After the first bend is completed, the pin-up cylinder 99 is actuated to withdraw the pin-up wedge 93 and return the pin-up clamp 91 to its lowest position, the outboard cylinders 121 are fully retracted and the inboard cylinders 21, 23, 31 and 33 are fully extended to lower the stiff-back 71 and return the pipe to the front and rear rollers 57 and 67. The pipe will then be advanced to the next mark and the preceding steps repeated until bending of the pipe at all of the marks has been completed.

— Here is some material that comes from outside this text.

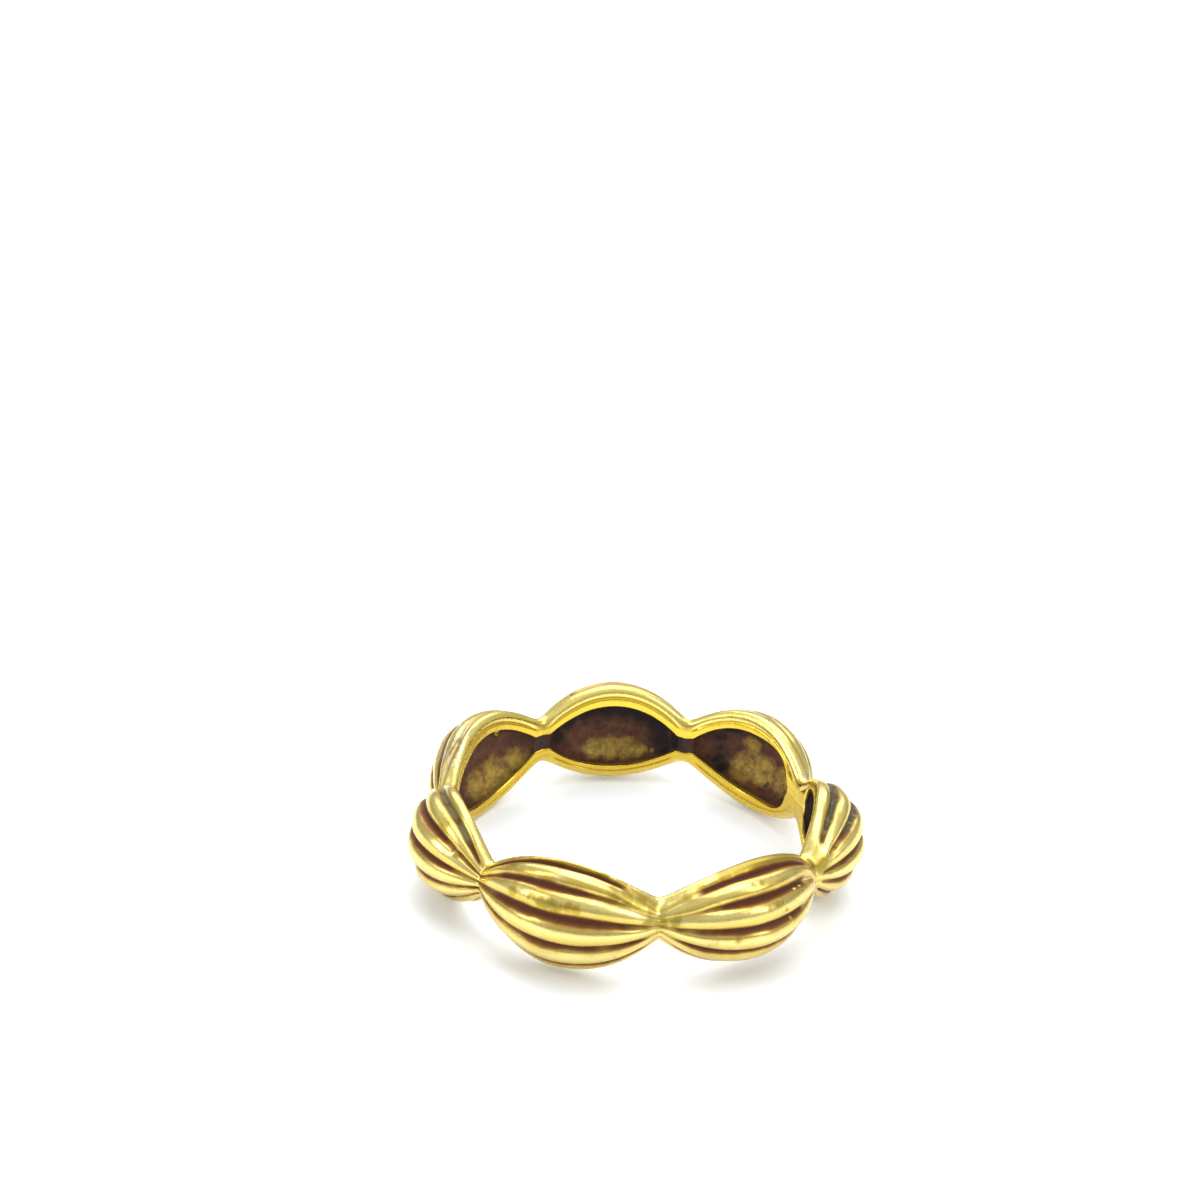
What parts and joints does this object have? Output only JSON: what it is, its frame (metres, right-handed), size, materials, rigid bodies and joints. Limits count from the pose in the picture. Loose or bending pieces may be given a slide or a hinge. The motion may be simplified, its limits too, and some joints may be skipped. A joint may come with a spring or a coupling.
{
  "type": "stackable ring",
  "caption": "Slim stackable finger ring of fluted, hollow-backed beads run together, with an antiqued gold finish.",
  "frame": {"origin": "centre of the finger hole, half way along the band's width", "axes": "+Z along the finger, up as the ring lies on its side; -Y towards the front, ten degrees past the waist where the first bead starts"},
  "size_m": [0.0218, 0.022, 0.0057],
  "materials": {
    "antique_gold": "polished antiqued gold, dark brown in the grooves and hollows"
  },
  "bodies": {
    "root": {"fluted_ring": "antique_gold"}
  },
  "joints": []
}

A pipe bending machine according to the present invention will typically afford a mechanical advantage in a range of 4:1 in comparison to known pipe bending machines. This mechanical advantage reduces the forces exerted by the driving cylinders 121. In some applications, mechanical advantages in a range of 6:1 are possible, depending on the coefficient of friction of the rollers 135 and 145 and the geometry of the wedge assembly 110. The opportunity for leaks and defects is decreased, the cylinders 121 operate in a linear non-competing, non-binding configuration and the cylinders 121 are reduced to standard commercially available sizes.
Thus it is apparent that there has been provided, in accordance with invention, a pipe bending machine that fully satisfies the objects, aims and advantages set forth above. While the invention has been described in conjunction with a specific embodiment thereof, it is evident that many alternatives modifications and variations will be apparent to those skilled in the art in light of the foregoing description. Accordingly, it is intended to embrace all such alternatives, modifications and variations as fall within the spirit of the appended claims.